──────── RECORDS TO PROCESS ────────
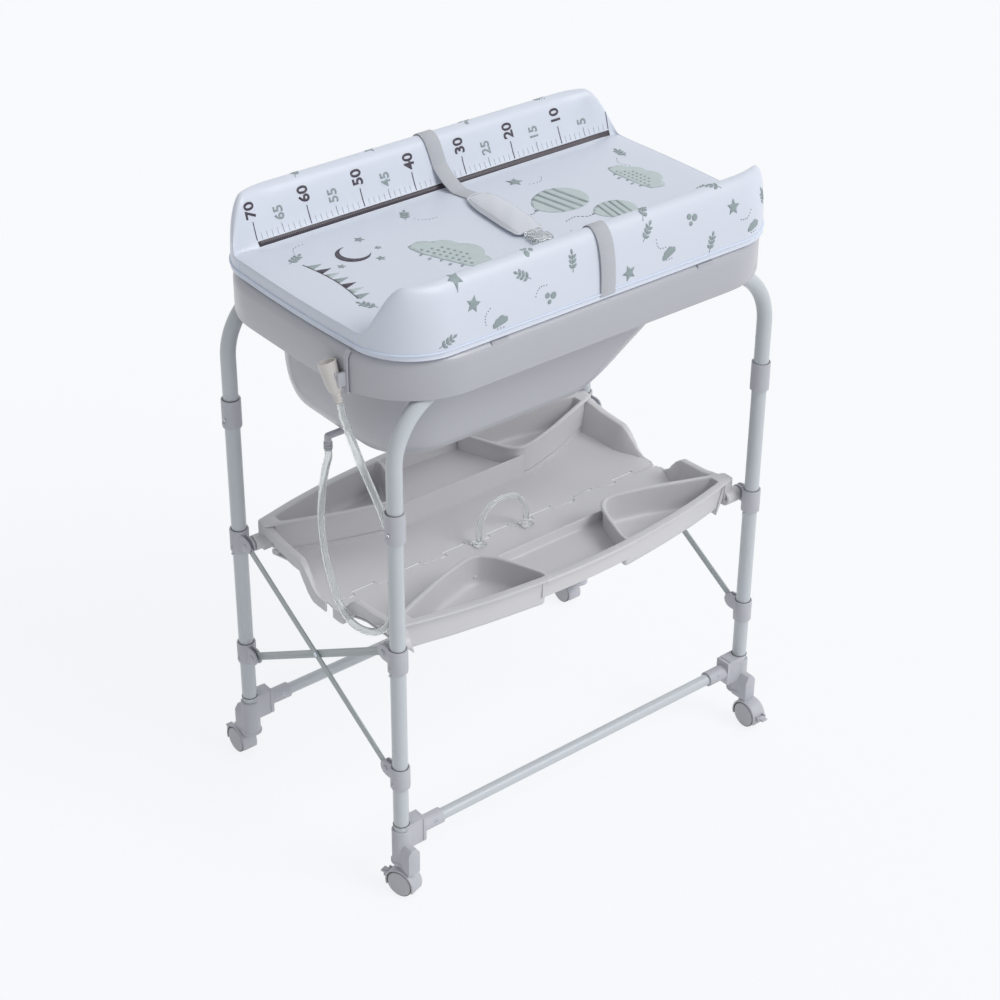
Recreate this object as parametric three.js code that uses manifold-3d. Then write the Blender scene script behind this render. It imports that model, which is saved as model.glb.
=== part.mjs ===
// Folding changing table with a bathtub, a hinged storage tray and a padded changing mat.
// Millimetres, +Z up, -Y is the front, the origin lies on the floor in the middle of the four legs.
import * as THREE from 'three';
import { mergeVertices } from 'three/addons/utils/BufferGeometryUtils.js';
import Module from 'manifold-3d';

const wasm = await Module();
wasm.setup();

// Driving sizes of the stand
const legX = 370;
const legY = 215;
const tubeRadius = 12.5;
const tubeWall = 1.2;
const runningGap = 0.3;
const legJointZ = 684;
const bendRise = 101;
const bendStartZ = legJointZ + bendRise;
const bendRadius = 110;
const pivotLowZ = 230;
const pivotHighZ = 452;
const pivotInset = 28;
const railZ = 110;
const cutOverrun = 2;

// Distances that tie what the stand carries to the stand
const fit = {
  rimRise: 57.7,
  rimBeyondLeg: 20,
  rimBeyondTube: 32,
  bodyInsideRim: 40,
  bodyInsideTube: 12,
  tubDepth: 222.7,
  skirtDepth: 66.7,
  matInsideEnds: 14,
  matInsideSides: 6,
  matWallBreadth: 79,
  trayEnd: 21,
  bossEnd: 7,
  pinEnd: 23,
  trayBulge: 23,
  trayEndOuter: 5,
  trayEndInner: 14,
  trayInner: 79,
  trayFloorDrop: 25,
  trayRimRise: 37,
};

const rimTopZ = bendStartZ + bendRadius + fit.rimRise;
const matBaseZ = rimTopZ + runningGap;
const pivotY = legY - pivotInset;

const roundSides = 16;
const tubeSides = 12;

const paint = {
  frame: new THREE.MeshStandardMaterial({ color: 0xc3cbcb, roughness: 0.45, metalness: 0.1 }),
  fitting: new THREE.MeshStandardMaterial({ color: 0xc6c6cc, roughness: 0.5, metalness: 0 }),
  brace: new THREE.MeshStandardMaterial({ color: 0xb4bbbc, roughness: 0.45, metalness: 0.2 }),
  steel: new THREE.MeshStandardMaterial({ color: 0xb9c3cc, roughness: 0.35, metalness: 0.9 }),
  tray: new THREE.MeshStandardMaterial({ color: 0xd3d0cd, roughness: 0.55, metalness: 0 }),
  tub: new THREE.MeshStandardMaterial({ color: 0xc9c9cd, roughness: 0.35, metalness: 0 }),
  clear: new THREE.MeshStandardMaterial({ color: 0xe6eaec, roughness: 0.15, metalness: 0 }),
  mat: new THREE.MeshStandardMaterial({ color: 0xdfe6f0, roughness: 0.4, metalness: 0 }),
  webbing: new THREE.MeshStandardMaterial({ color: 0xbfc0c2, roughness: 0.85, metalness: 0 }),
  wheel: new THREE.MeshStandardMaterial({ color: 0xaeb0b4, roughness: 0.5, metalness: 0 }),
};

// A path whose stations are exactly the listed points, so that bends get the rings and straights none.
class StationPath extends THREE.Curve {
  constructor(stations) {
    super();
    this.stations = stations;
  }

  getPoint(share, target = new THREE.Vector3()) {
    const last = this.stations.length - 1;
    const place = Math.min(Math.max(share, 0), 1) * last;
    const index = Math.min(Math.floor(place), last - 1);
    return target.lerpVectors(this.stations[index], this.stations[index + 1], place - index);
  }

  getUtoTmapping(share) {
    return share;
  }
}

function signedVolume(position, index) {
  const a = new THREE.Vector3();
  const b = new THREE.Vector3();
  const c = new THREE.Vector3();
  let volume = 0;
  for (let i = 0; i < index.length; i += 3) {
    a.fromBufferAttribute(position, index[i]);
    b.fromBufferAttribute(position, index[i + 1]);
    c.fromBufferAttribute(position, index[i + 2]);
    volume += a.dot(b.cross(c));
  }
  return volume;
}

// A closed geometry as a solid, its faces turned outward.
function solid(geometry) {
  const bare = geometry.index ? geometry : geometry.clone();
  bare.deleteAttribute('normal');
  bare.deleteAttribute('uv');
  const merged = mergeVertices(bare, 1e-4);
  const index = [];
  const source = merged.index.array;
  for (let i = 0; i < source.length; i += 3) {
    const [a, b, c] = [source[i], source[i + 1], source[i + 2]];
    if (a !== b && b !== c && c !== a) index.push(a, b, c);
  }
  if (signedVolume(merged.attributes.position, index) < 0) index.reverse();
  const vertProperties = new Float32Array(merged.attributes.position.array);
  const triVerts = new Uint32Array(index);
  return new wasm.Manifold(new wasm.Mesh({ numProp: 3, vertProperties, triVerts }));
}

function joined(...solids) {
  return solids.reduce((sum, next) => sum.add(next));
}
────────
──────── RECORDS TO PROCESS ────────
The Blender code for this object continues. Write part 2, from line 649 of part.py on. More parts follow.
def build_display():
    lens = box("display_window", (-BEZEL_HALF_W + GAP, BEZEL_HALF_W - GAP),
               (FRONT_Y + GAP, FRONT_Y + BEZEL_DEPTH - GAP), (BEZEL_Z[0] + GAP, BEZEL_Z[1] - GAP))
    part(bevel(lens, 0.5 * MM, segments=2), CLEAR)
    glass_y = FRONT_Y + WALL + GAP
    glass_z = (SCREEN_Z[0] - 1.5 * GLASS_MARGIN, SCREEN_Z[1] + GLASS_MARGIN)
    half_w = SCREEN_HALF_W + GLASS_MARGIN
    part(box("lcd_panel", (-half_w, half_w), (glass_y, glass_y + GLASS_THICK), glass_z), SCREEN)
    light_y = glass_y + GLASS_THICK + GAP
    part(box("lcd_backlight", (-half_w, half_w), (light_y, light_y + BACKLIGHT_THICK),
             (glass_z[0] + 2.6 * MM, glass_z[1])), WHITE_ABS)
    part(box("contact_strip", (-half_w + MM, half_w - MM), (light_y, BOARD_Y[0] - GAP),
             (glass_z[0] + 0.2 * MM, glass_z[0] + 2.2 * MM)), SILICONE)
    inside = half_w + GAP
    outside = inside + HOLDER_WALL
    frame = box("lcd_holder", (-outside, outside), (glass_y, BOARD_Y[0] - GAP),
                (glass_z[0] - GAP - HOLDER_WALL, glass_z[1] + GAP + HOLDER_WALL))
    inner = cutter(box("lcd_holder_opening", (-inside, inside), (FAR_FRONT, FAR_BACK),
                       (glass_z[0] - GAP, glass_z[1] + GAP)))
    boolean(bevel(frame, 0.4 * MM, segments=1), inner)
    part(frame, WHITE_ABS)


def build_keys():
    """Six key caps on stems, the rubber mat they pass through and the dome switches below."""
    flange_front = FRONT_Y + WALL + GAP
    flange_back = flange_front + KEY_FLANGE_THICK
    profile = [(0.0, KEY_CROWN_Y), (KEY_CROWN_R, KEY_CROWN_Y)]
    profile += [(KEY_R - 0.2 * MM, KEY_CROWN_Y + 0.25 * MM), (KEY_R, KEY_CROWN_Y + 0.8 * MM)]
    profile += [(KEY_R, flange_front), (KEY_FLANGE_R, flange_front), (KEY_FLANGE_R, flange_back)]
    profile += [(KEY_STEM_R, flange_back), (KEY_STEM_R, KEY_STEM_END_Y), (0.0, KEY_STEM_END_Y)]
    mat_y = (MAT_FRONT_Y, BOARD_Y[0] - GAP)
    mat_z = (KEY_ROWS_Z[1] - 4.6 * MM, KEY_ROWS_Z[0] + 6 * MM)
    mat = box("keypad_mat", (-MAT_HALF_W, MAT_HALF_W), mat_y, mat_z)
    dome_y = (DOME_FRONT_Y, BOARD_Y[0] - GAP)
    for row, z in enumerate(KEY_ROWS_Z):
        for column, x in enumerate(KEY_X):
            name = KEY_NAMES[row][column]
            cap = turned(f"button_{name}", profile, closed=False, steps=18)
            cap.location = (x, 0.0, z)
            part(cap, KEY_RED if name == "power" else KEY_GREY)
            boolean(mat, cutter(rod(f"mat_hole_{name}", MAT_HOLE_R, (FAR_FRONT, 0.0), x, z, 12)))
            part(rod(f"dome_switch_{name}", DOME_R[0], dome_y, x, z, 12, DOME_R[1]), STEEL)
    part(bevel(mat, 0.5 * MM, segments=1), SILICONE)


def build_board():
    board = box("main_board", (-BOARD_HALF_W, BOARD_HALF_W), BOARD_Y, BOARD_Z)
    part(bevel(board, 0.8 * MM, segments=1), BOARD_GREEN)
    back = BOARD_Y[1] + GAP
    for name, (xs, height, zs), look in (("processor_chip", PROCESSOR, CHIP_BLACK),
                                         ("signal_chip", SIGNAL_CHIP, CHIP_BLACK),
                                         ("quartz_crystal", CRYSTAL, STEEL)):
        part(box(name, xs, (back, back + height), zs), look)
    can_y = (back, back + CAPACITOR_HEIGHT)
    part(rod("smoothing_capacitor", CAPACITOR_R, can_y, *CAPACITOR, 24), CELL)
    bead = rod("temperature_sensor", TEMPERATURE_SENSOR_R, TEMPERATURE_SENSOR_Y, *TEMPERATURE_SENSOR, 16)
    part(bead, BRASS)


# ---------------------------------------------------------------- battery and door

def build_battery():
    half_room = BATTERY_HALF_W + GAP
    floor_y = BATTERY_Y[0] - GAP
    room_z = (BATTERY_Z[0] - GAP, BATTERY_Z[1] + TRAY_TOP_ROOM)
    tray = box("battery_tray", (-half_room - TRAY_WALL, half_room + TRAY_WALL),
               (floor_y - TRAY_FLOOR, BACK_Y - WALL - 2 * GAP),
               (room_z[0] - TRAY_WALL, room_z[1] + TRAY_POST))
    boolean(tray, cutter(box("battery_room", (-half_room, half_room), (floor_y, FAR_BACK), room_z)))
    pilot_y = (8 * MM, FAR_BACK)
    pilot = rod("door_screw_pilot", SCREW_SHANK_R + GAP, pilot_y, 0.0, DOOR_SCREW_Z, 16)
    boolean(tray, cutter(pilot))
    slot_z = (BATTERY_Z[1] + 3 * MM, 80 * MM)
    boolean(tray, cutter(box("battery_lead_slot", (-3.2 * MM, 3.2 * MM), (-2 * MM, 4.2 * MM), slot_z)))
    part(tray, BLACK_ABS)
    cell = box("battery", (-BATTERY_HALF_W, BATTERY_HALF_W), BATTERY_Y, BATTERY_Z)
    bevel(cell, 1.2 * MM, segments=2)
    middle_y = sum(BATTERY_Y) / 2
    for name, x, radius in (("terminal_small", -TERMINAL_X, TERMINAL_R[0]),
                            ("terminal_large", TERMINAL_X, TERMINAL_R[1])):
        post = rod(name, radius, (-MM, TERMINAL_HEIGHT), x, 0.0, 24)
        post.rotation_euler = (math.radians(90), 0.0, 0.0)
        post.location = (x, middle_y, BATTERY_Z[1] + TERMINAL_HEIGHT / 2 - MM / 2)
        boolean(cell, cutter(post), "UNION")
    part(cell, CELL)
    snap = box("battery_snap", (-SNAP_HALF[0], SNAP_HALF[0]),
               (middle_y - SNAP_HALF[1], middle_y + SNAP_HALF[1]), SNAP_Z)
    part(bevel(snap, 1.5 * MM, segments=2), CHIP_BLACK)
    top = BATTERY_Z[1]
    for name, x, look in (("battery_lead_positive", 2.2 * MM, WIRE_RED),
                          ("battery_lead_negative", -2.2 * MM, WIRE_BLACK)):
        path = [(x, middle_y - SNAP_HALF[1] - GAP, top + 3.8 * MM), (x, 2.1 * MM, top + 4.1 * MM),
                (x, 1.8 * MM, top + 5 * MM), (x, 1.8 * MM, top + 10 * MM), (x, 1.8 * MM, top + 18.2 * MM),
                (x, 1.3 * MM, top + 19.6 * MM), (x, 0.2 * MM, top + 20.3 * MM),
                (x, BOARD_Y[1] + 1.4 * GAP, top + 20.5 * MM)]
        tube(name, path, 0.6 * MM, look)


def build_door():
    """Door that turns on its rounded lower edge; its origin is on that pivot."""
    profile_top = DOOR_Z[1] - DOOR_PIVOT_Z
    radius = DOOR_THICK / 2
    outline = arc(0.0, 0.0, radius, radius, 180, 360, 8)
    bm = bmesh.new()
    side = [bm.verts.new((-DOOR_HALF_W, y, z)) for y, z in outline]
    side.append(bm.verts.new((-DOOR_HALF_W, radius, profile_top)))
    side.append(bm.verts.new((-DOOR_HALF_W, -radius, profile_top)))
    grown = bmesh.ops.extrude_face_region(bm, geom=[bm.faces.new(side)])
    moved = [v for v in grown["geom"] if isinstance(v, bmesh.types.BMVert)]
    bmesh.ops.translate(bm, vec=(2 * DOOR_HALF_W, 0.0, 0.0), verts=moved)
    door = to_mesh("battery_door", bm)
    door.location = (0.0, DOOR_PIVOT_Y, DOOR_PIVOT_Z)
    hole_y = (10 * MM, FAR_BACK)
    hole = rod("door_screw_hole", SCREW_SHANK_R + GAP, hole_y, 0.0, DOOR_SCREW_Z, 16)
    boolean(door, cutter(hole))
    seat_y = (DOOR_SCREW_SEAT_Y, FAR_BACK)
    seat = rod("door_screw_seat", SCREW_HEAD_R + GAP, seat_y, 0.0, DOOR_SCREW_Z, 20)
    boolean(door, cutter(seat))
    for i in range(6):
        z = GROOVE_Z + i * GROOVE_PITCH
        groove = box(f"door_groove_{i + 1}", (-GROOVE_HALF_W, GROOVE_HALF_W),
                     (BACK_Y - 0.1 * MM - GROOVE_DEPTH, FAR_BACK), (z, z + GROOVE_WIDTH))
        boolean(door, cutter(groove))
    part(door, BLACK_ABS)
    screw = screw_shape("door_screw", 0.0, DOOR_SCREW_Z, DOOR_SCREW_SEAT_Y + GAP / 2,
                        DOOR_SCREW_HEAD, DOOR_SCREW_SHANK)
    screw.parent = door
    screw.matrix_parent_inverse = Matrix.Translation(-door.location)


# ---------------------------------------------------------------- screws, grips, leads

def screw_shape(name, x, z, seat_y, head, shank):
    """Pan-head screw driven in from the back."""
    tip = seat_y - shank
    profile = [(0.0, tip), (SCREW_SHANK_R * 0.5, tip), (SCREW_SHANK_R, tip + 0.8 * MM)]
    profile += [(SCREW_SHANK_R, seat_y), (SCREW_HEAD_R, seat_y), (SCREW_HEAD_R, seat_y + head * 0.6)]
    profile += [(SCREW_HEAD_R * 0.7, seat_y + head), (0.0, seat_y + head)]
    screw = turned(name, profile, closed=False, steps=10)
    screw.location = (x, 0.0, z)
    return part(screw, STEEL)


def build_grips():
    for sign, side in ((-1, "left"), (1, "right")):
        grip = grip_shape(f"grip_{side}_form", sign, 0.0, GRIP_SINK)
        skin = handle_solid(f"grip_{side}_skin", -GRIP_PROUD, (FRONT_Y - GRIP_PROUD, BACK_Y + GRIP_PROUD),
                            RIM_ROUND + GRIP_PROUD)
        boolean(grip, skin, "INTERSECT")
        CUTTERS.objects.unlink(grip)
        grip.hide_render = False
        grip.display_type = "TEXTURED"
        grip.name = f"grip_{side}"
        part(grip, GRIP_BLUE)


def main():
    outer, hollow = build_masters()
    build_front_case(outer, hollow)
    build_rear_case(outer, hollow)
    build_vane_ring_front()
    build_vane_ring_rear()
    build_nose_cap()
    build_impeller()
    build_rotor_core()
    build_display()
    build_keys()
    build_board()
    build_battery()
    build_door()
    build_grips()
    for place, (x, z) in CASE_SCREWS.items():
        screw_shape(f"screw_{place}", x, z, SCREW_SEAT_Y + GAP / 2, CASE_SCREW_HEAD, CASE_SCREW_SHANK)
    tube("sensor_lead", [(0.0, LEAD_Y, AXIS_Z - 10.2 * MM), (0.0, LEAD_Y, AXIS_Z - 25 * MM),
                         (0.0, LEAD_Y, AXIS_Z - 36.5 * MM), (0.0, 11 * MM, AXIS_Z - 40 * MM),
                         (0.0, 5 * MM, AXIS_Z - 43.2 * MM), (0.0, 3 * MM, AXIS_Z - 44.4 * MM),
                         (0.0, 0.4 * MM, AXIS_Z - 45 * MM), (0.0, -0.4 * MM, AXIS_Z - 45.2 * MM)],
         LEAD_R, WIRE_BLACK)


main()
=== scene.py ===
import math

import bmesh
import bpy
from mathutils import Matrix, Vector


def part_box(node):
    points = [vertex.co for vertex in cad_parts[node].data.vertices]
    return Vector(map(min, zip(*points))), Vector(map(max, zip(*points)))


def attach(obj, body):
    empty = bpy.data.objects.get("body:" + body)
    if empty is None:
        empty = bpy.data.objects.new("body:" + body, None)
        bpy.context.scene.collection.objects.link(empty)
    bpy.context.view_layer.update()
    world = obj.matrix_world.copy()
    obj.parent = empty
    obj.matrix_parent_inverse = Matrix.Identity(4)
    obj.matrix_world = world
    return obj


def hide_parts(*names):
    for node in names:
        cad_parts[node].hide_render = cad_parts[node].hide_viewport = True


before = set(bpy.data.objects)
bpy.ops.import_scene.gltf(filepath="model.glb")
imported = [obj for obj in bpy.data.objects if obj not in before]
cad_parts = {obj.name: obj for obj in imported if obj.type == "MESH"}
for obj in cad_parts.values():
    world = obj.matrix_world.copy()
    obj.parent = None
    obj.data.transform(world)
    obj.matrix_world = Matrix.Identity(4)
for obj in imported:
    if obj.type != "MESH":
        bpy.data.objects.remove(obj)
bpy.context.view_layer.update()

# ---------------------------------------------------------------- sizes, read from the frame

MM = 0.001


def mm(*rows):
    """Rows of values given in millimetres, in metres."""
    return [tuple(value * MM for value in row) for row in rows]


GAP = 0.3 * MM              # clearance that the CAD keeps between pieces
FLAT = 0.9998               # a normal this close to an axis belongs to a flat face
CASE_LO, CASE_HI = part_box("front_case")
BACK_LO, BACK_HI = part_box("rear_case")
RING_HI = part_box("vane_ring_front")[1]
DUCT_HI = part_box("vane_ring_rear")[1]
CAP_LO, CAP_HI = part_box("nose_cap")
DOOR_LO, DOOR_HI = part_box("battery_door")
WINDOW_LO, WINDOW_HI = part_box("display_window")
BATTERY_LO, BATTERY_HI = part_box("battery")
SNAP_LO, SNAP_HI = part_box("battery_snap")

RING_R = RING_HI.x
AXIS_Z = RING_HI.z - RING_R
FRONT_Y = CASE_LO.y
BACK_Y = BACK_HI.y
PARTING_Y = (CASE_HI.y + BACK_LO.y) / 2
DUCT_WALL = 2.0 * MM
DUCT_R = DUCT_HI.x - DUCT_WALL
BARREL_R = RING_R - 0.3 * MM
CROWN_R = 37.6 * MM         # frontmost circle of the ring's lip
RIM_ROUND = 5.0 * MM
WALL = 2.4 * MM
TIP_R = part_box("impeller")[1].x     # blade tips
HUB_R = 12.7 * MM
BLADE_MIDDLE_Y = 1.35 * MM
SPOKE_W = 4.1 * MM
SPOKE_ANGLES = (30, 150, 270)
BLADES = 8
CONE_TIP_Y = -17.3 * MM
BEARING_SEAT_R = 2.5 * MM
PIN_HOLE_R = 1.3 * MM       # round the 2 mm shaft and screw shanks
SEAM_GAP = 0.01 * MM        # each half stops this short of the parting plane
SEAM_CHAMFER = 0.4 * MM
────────
WHAT THE TASK ASKS> Reproduce exactly the lines from the one containing "[(0.0, LEAD_Y, AXIS_Z" through the one containing "if empty is", inclusive, and nothing else.

RESULT OF THIS EXERCISE>
    tube("sensor_lead", [(0.0, LEAD_Y, AXIS_Z - 10.2 * MM), (0.0, LEAD_Y, AXIS_Z - 25 * MM),
                         (0.0, LEAD_Y, AXIS_Z - 36.5 * MM), (0.0, 11 * MM, AXIS_Z - 40 * MM),
                         (0.0, 5 * MM, AXIS_Z - 43.2 * MM), (0.0, 3 * MM, AXIS_Z - 44.4 * MM),
                         (0.0, 0.4 * MM, AXIS_Z - 45 * MM), (0.0, -0.4 * MM, AXIS_Z - 45.2 * MM)],
         LEAD_R, WIRE_BLACK)


main()
=== scene.py ===
import math

import bmesh
import bpy
from mathutils import Matrix, Vector


def part_box(node):
    points = [vertex.co for vertex in cad_parts[node].data.vertices]
    return Vector(map(min, zip(*points))), Vector(map(max, zip(*points)))


def attach(obj, body):
    empty = bpy.data.objects.get("body:" + body)
    if empty is None:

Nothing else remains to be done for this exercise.